Jason, thanks for taking the time. Regarding the cinder blocks, I am not going to mortar them just stack them and as I understand it exploding bricks isn't really a concern as the fire is (a) low and (b) on the ground not on the bricks. Makes for a temporary BBQ pit, easily moved and adjusted for fun and learning. Long term I intend to build myself a nice permanent brick oven/pit but anyway back to the issue at hand. I will be buying a pig already butterflied and ready to throw on the fire, I am not that committed yet...Thanks for the input.

Ethan, Thanks for the link I think I have perused that site in my searching but there's been so many and as previously mentioned a lot of contradictions (as is to be expected in the controversial topic of BBQ and "the right way" [whatever that means]). I am hoping that someone on this board has direct experience with this specific approach as I don't know who to trust out on the wild internets....But I can usually trust TVWBB.

Matt, yes there were several lengthy discussions, but they all wandered into other methods (La Caja China, Rotisserre, Gas Smoker, Modified Drum Smokers etc.) I couldn't really find any (perhaps my "fu" was off) pertinent information around this approach. And some, what I considered educated (i.e. TVWBB members) opinions around cook time and the approach.

Thanks Kevin, I don't think I came across that link, will surely give a read through.

I read in one of your threads on here the Skin-down then up the down approach before which seems to be one of the "counter" to the more prelevant to skin-up for 1/2 to 3/4 then skin down for the last "push". Any insight behind your approach vs. (apparent?) convential wisdom?

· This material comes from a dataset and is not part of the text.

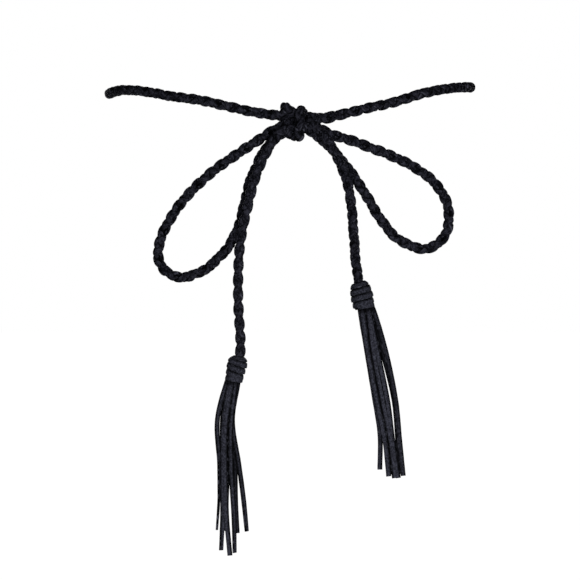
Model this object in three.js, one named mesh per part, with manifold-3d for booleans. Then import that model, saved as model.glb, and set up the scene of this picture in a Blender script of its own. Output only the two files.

Also perhaps you can shed some light as to how a whole hog (50-70 lbs) can cook to done in 6-8 hours (which is what i have read in my travels) whereas the shoulders I do on my Weber bullet are 12-14 hours...seems counter intuitive to me as the Shoulder is part of the whole hog of course....

Like I said I am looking to soak up as much as I can on this before I get started so I am less likely to end up like that disaster thread that Matt referred to YIKES!